Structured object records:
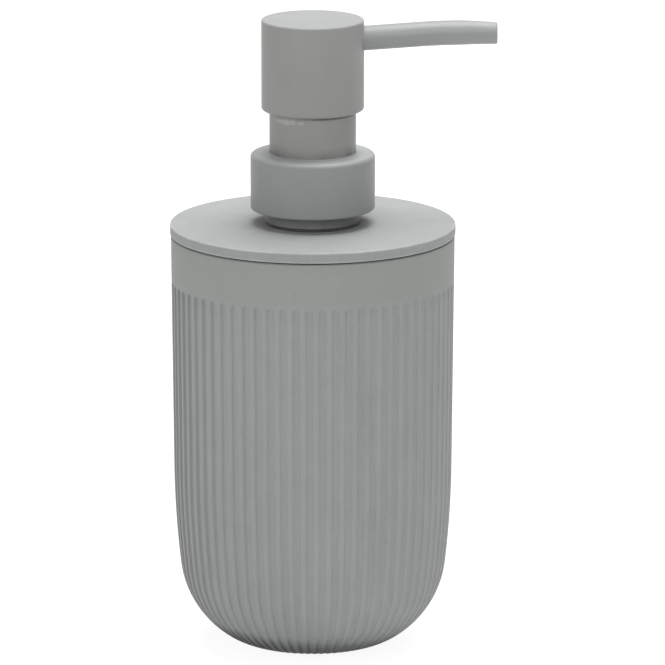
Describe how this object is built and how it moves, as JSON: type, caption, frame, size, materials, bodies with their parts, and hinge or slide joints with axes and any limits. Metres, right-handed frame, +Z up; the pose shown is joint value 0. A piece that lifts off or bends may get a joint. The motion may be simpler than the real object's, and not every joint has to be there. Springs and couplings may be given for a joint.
{
  "type": "soap pump dispenser",
  "caption": "Counter-top soap dispenser: a fluted cast cup with a rounded foot, a flat disc lid and a screw-on lotion pump with a slim arched spout.",
  "frame": {"origin": "on the cup's axis, on the surface that it stands on, at the middle of the base pad's underside", "axes": "+Z up along the axis of the cup and the pump, +X the way the spout points at rest, -Y towards someone who sees the spout point right"},
  "size_m": [0.0861, 0.0754, 0.1684],
  "materials": {
    "cast_stone": "matte cast resin and stone powder, fine pores",
    "pump_grey": "matte grey lacquer",
    "neck_grey": "matte grey moulding",
    "black_rubber": "soft black rubber",
    "seal_grey": "dark grey bonding seal",
    "pad_black": "dark foam rubber",
    "nut_white": "white nylon",
    "natural_plastic": "natural polypropylene",
    "clear_tube": "cloudy translucent polyethylene",
    "bright_steel": "drawn stainless wire",
    "ball_steel": "polished stainless ball",
    "seal_white": "white soft sealing plastic"
  },
  "bodies": {
    "bottle": {"cup": "cast_stone", "base_pad": "pad_black", "lid_seal": "seal_grey", "lid": "cast_stone", "neck_washer": "black_rubber", "neck_insert": "neck_grey", "neck_nut": "nut_white"},
    "gasket": {"flange_gasket": "seal_white"},
    "pump": {"pump_cylinder": "natural_plastic", "guide_sleeve": "pump_grey", "chaplet": "natural_plastic", "return_spring": "bright_steel", "dip_tube": "clear_tube"},
    "valve_ball": {"inlet_ball": "ball_steel"},
    "collar": {"closure_shell": "pump_grey", "closure_cap": "natural_plastic"},
    "plunger": {"stem": "natural_plastic", "piston": "seal_white", "outlet_valve": "natural_plastic"},
    "head": {"head_shell": "pump_grey", "head_core": "natural_plastic", "spout_tube": "pump_grey"}
  },
  "joints": [
    {"name": "pump_lift", "type": "slide", "parent": "bottle", "child": "gasket", "axis": [0, 0, 1], "range_m": [0, 0.12]},
    {"name": "pump_rise", "type": "slide", "parent": "gasket", "child": "pump", "axis": [0, 0, 1], "range_m": [0, 0.00636]},
    {"name": "collar_turn", "type": "hinge", "parent": "pump", "child": "collar", "pos_m": [0, 0, 0.1255], "axis": [0, 0, 1], "range_deg": [0, 540]},
    {"name": "pump_stroke", "type": "slide", "parent": "pump", "child": "plunger", "axis": [0, 0, -1], "range_m": [0, 0.011], "stiffness_N_per_m": 500, "springref_m": -0.01, "deforming": ["return_spring"]},
    {"name": "head_turn", "type": "hinge", "parent": "plunger", "child": "head", "pos_m": [0, 0, 0.155], "axis": [0, 0, 1], "continuous": true},
    {"name": "inlet_ball_lift", "type": "slide", "parent": "pump", "child": "valve_ball", "axis": [0, 0, 1], "range_m": [0, 0.0012]}
  ],
  "couplings": [
    {"joint": "pump_rise", "follows": "collar_turn", "m_per_rad": 0.00067376}
  ]
}
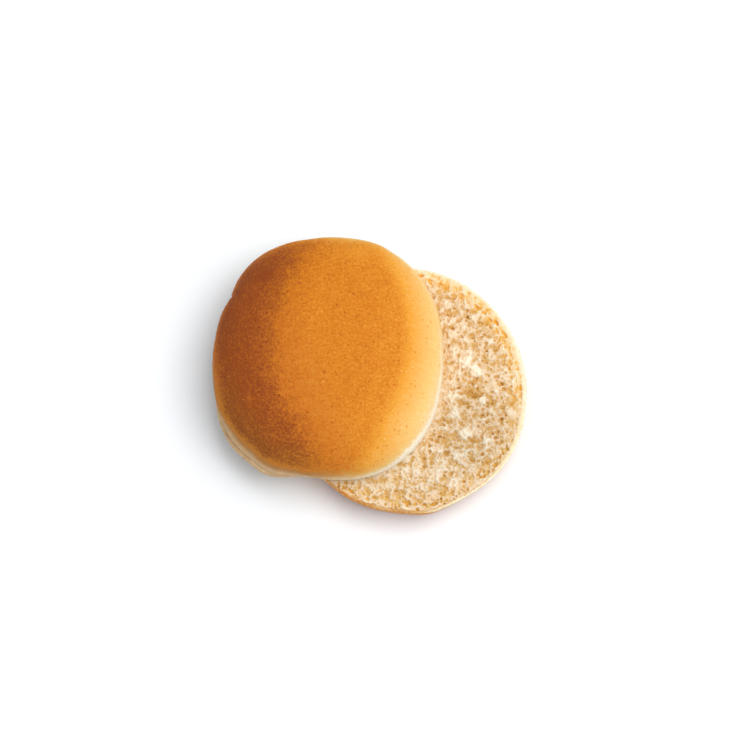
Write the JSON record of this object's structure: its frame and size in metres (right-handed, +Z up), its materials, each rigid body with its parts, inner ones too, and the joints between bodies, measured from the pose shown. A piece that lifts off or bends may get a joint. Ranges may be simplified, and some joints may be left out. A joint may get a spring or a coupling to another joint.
{
  "type": "split brioche bun",
  "caption": "Round soft bun cut level in two: the browned domed crown lies offset on the heel, leaving part of the heel's open crumb bare.",
  "frame": {"origin": "on the surface the bun stands on, under the middle of the whole bun's box", "axes": "+Z up; +X from the crown's side to the heel's bare side; +Y towards the top of the picture"},
  "size_m": [0.1318, 0.1166, 0.0463],
  "materials": {
    "golden_crust": "soft satin egg-washed crust, golden orange to brown, fading to cream at the side wall",
    "pale_crumb": "matt open crumb, cream with tan hollows"
  },
  "bodies": {
    "root": {"crown": "golden_crust", "heel": "pale_crumb"}
  },
  "joints": []
}
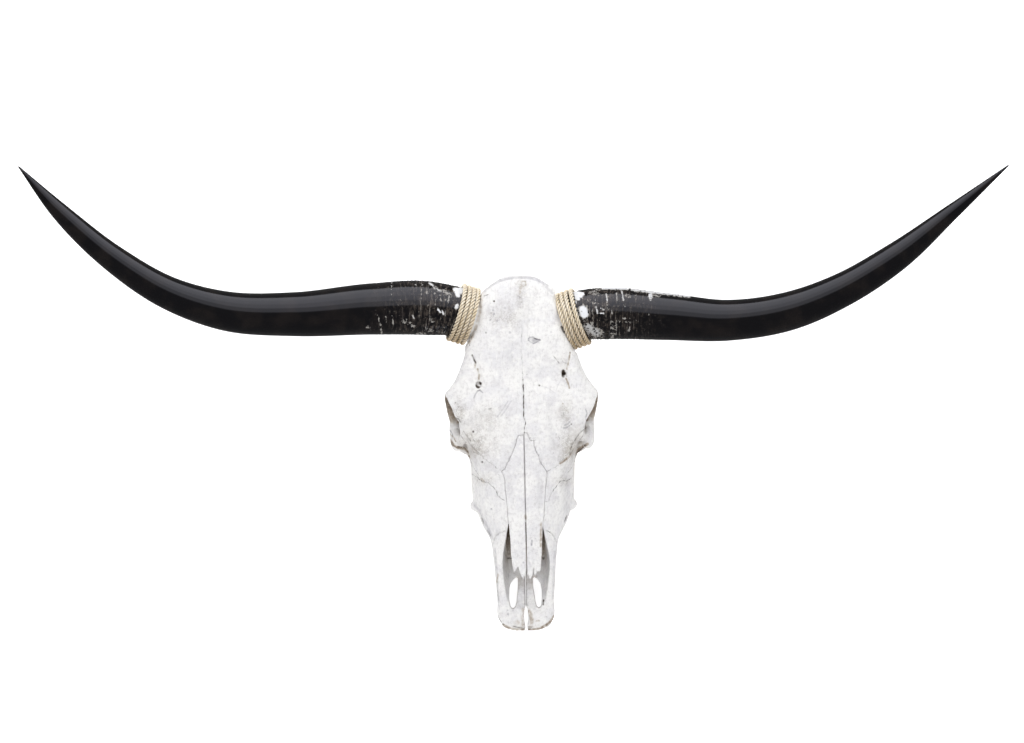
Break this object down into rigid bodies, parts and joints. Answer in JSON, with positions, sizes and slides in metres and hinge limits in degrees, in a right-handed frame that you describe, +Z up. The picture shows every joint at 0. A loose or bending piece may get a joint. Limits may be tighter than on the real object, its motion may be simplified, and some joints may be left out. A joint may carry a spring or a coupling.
{
  "type": "longhorn steer skull",
  "caption": "Long-horned steer skull without its lower jaw: broad face, open nose, round eye sockets, upper cheek teeth, wide black horns with rope-bound bases.",
  "frame": {"origin": "centre of the bounding box on the floor plane that the cheek teeth stand on", "axes": "+X towards the skull's right-hand horn in the picture, +Y from the muzzle towards the back of the head, +Z up"},
  "size_m": [1.4373, 0.6292, 0.3428],
  "materials": {
    "bone": "matt, sun-bleached",
    "horn": "polished",
    "rope": "twisted, matt"
  },
  "bodies": {
    "root": {"cranium": "bone", "nasal_left": "bone", "nasal_right": "bone", "incisive_left": "bone", "incisive_right": "bone", "horn_left": "horn", "horn_right": "horn", "rope_left": "rope", "rope_right": "rope"}
  },
  "joints": []
}
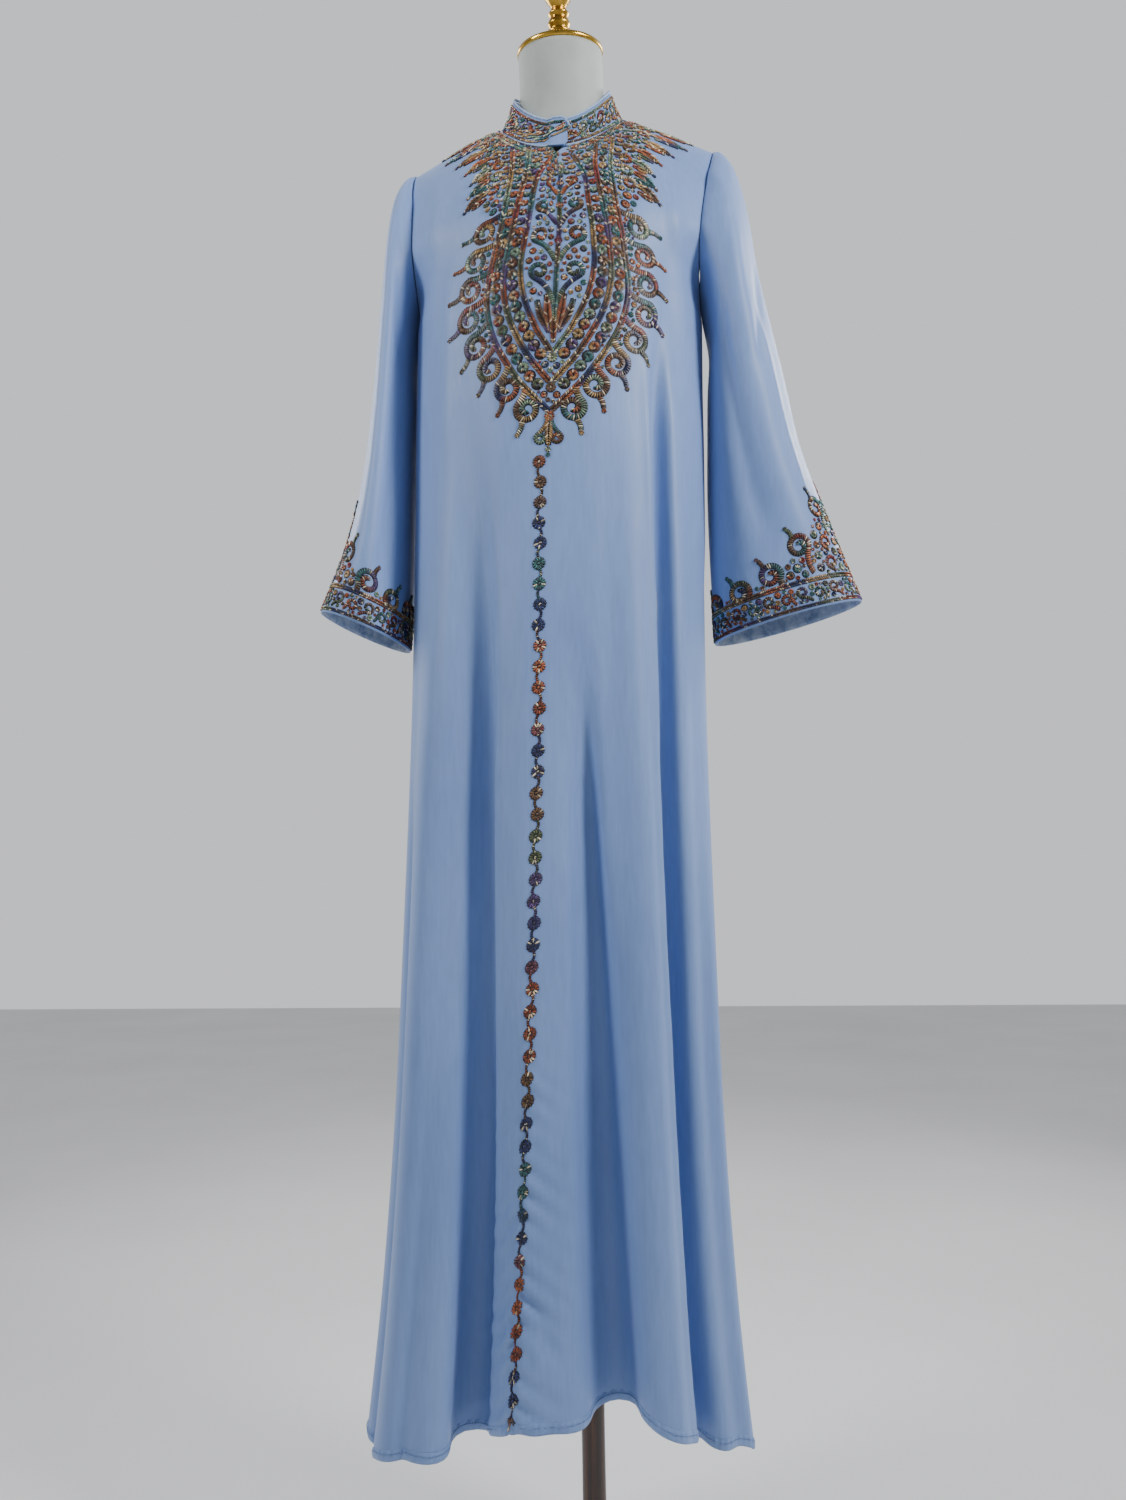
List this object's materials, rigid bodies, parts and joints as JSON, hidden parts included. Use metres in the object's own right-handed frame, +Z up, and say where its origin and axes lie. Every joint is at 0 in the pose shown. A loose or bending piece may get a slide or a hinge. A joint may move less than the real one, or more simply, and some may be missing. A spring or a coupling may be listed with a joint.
{
  "type": "abaya on a limbless dress form",
  "caption": "Full-length flared abaya with stand collar, embroidered yoke, cuffs and centre chain, hanging on a limbless dress form with a brass neck cap, wooden pole and round base.",
  "frame": {"origin": "centre of the round base's underside, on the pole's axis", "axes": "+Z up, the garment's front faces -Y, +X to the right of someone facing the front"},
  "size_m": [0.6403, 0.31, 1.9372],
  "materials": {
    "cloth": "satin-faced crepe, soft sheen",
    "embroidery": "raised metallic and coloured thread",
    "piping": "satin cord",
    "form_cover": "smooth, matt white",
    "brass": "polished",
    "wood": "dark satin varnish"
  },
  "bodies": {
    "root": {"front_panel": "cloth", "back_panel": "cloth", "sleeve_left": "cloth", "sleeve_right": "cloth", "collar": "embroidery", "collar_piping": "piping", "yoke_embroidery": "embroidery", "cuff_embroidery_left": "embroidery", "cuff_embroidery_right": "embroidery", "front_chain": "embroidery", "dress_form": "form_cover", "neck_cap": "brass", "stand_pole": "wood", "stand_base": "wood"}
  },
  "joints": []
}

WHAT TO PRODUCE: Above are some records; extract every one of them exactly.

TASK SOLUTION:
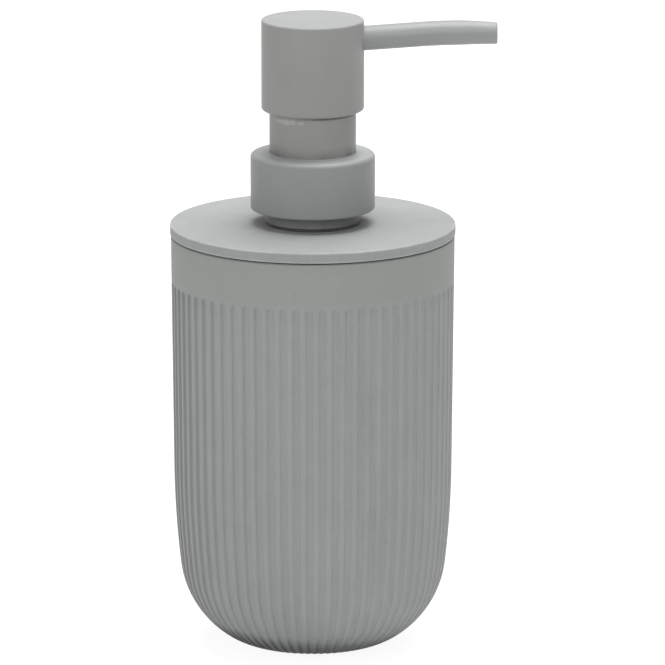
Describe how this object is built and how it moves, as JSON: type, caption, frame, size, materials, bodies with their parts, and hinge or slide joints with axes and any limits. Metres, right-handed frame, +Z up; the pose shown is joint value 0. A piece that lifts off or bends may get a joint. The motion may be simpler than the real object's, and not every joint has to be there. Springs and couplings may be given for a joint.
{
  "type": "soap pump dispenser",
  "caption": "Counter-top soap dispenser: a fluted cast cup with a rounded foot, a flat disc lid and a screw-on lotion pump with a slim arched spout.",
  "frame": {"origin": "on the cup's axis, on the surface that it stands on, at the middle of the base pad's underside", "axes": "+Z up along the axis of the cup and the pump, +X the way the spout points at rest, -Y towards someone who sees the spout point right"},
  "size_m": [0.0861, 0.0754, 0.1684],
  "materials": {
    "cast_stone": "matte cast resin and stone powder, fine pores",
    "pump_grey": "matte grey lacquer",
    "neck_grey": "matte grey moulding",
    "black_rubber": "soft black rubber",
    "seal_grey": "dark grey bonding seal",
    "pad_black": "dark foam rubber",
    "nut_white": "white nylon",
    "natural_plastic": "natural polypropylene",
    "clear_tube": "cloudy translucent polyethylene",
    "bright_steel": "drawn stainless wire",
    "ball_steel": "polished stainless ball",
    "seal_white": "white soft sealing plastic"
  },
  "bodies": {
    "bottle": {"cup": "cast_stone", "base_pad": "pad_black", "lid_seal": "seal_grey", "lid": "cast_stone", "neck_washer": "black_rubber", "neck_insert": "neck_grey", "neck_nut": "nut_white"},
    "gasket": {"flange_gasket": "seal_white"},
    "pump": {"pump_cylinder": "natural_plastic", "guide_sleeve": "pump_grey", "chaplet": "natural_plastic", "return_spring": "bright_steel", "dip_tube": "clear_tube"},
    "valve_ball": {"inlet_ball": "ball_steel"},
    "collar": {"closure_shell": "pump_grey", "closure_cap": "natural_plastic"},
    "plunger": {"stem": "natural_plastic", "piston": "seal_white", "outlet_valve": "natural_plastic"},
    "head": {"head_shell": "pump_grey", "head_core": "natural_plastic", "spout_tube": "pump_grey"}
  },
  "joints": [
    {"name": "pump_lift", "type": "slide", "parent": "bottle", "child": "gasket", "axis": [0, 0, 1], "range_m": [0, 0.12]},
    {"name": "pump_rise", "type": "slide", "parent": "gasket", "child": "pump", "axis": [0, 0, 1], "range_m": [0, 0.00636]},
    {"name": "collar_turn", "type": "hinge", "parent": "pump", "child": "collar", "pos_m": [0, 0, 0.1255], "axis": [0, 0, 1], "range_deg": [0, 540]},
    {"name": "pump_stroke", "type": "slide", "parent": "pump", "child": "plunger", "axis": [0, 0, -1], "range_m": [0, 0.011], "stiffness_N_per_m": 500, "springref_m": -0.01, "deforming": ["return_spring"]},
    {"name": "head_turn", "type": "hinge", "parent": "plunger", "child": "head", "pos_m": [0, 0, 0.155], "axis": [0, 0, 1], "continuous": true},
    {"name": "inlet_ball_lift", "type": "slide", "parent": "pump", "child": "valve_ball", "axis": [0, 0, 1], "range_m": [0, 0.0012]}
  ],
  "couplings": [
    {"joint": "pump_rise", "follows": "collar_turn", "m_per_rad": 0.00067376}
  ]
}
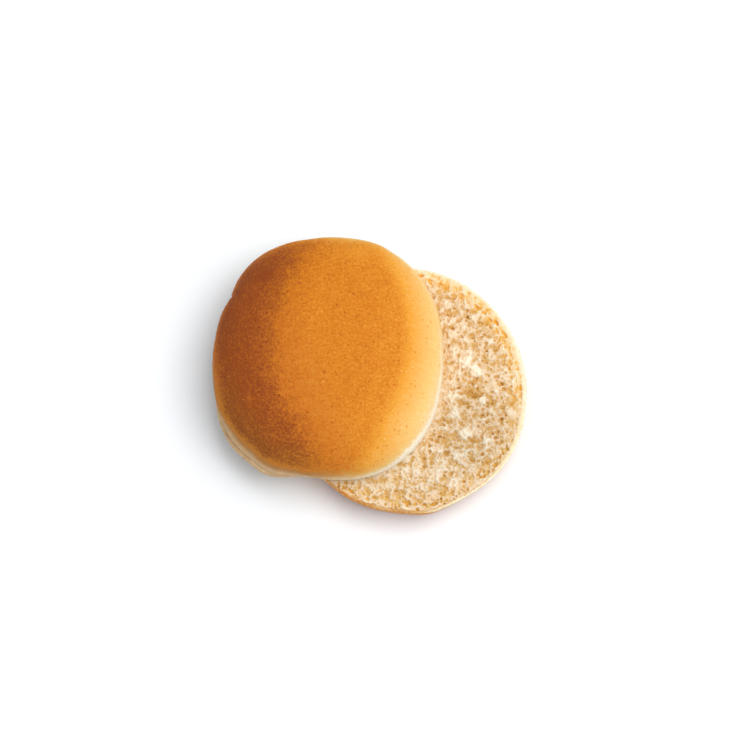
Write the JSON record of this object's structure: its frame and size in metres (right-handed, +Z up), its materials, each rigid body with its parts, inner ones too, and the joints between bodies, measured from the pose shown. A piece that lifts off or bends may get a joint. Ranges may be simplified, and some joints may be left out. A joint may get a spring or a coupling to another joint.
{
  "type": "split brioche bun",
  "caption": "Round soft bun cut level in two: the browned domed crown lies offset on the heel, leaving part of the heel's open crumb bare.",
  "frame": {"origin": "on the surface the bun stands on, under the middle of the whole bun's box", "axes": "+Z up; +X from the crown's side to the heel's bare side; +Y towards the top of the picture"},
  "size_m": [0.1318, 0.1166, 0.0463],
  "materials": {
    "golden_crust": "soft satin egg-washed crust, golden orange to brown, fading to cream at the side wall",
    "pale_crumb": "matt open crumb, cream with tan hollows"
  },
  "bodies": {
    "root": {"crown": "golden_crust", "heel": "pale_crumb"}
  },
  "joints": []
}
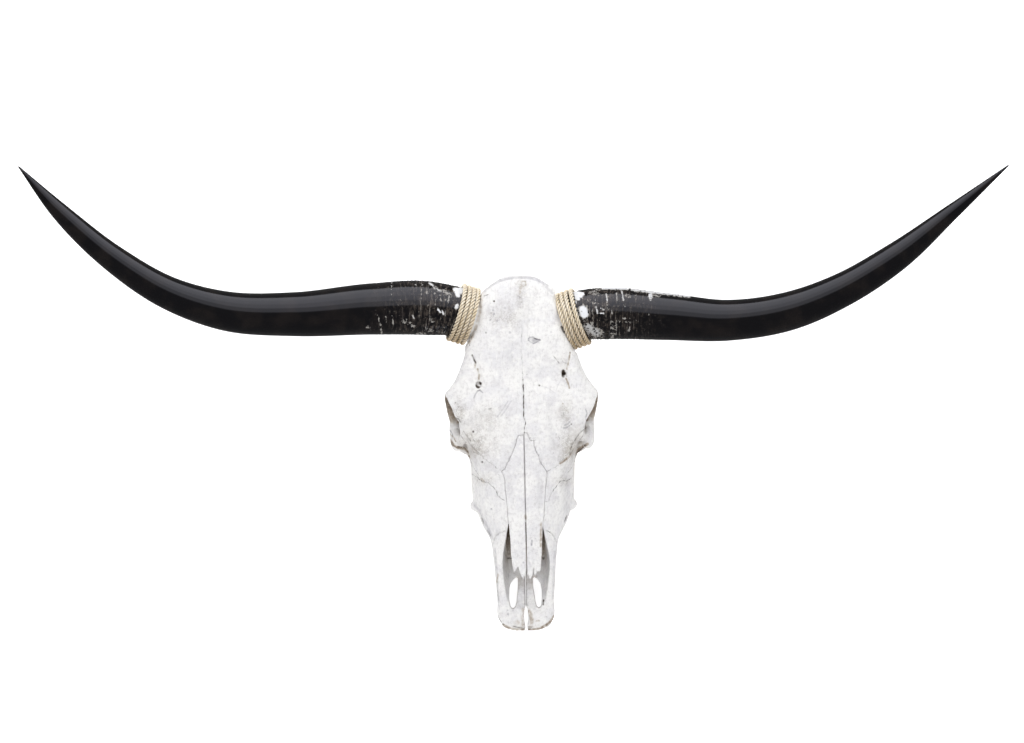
Break this object down into rigid bodies, parts and joints. Answer in JSON, with positions, sizes and slides in metres and hinge limits in degrees, in a right-handed frame that you describe, +Z up. The picture shows every joint at 0. A loose or bending piece may get a joint. Limits may be tighter than on the real object, its motion may be simplified, and some joints may be left out. A joint may carry a spring or a coupling.
{
  "type": "longhorn steer skull",
  "caption": "Long-horned steer skull without its lower jaw: broad face, open nose, round eye sockets, upper cheek teeth, wide black horns with rope-bound bases.",
  "frame": {"origin": "centre of the bounding box on the floor plane that the cheek teeth stand on", "axes": "+X towards the skull's right-hand horn in the picture, +Y from the muzzle towards the back of the head, +Z up"},
  "size_m": [1.4373, 0.6292, 0.3428],
  "materials": {
    "bone": "matt, sun-bleached",
    "horn": "polished",
    "rope": "twisted, matt"
  },
  "bodies": {
    "root": {"cranium": "bone", "nasal_left": "bone", "nasal_right": "bone", "incisive_left": "bone", "incisive_right": "bone", "horn_left": "horn", "horn_right": "horn", "rope_left": "rope", "rope_right": "rope"}
  },
  "joints": []
}
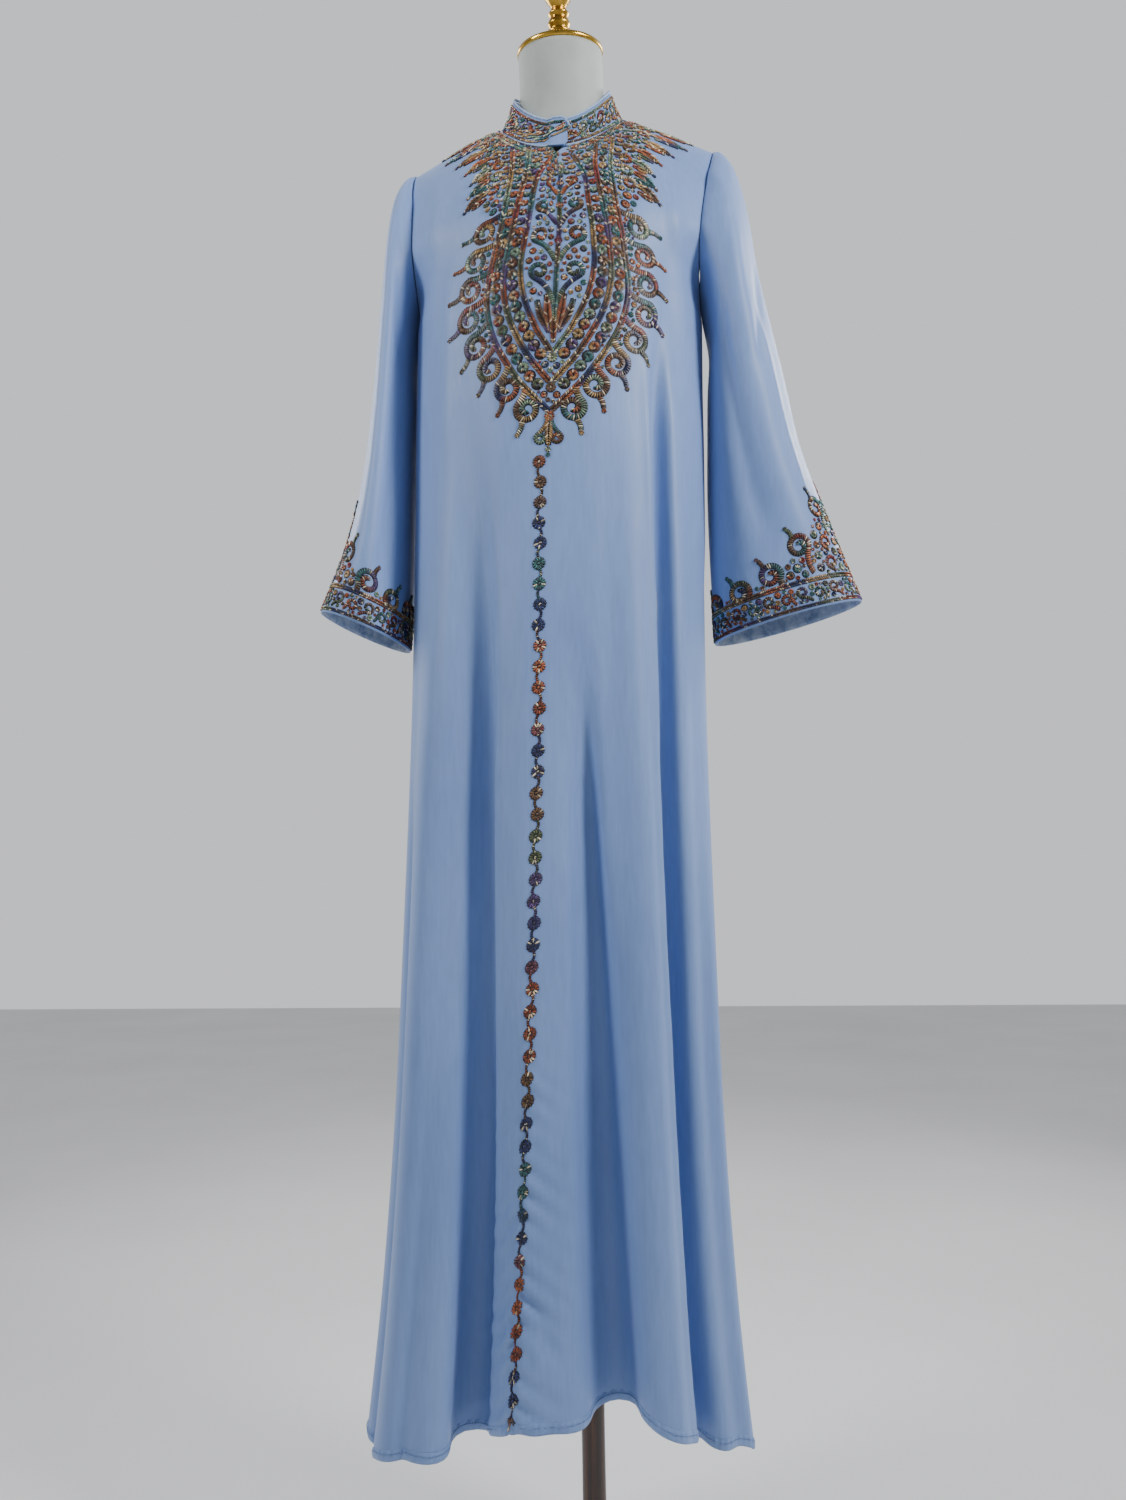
List this object's materials, rigid bodies, parts and joints as JSON, hidden parts included. Use metres in the object's own right-handed frame, +Z up, and say where its origin and axes lie. Every joint is at 0 in the pose shown. A loose or bending piece may get a slide or a hinge. A joint may move less than the real one, or more simply, and some may be missing. A spring or a coupling may be listed with a joint.
{
  "type": "abaya on a limbless dress form",
  "caption": "Full-length flared abaya with stand collar, embroidered yoke, cuffs and centre chain, hanging on a limbless dress form with a brass neck cap, wooden pole and round base.",
  "frame": {"origin": "centre of the round base's underside, on the pole's axis", "axes": "+Z up, the garment's front faces -Y, +X to the right of someone facing the front"},
  "size_m": [0.6403, 0.31, 1.9372],
  "materials": {
    "cloth": "satin-faced crepe, soft sheen",
    "embroidery": "raised metallic and coloured thread",
    "piping": "satin cord",
    "form_cover": "smooth, matt white",
    "brass": "polished",
    "wood": "dark satin varnish"
  },
  "bodies": {
    "root": {"front_panel": "cloth", "back_panel": "cloth", "sleeve_left": "cloth", "sleeve_right": "cloth", "collar": "embroidery", "collar_piping": "piping", "yoke_embroidery": "embroidery", "cuff_embroidery_left": "embroidery", "cuff_embroidery_right": "embroidery", "front_chain": "embroidery", "dress_form": "form_cover", "neck_cap": "brass", "stand_pole": "wood", "stand_base": "wood"}
  },
  "joints": []
}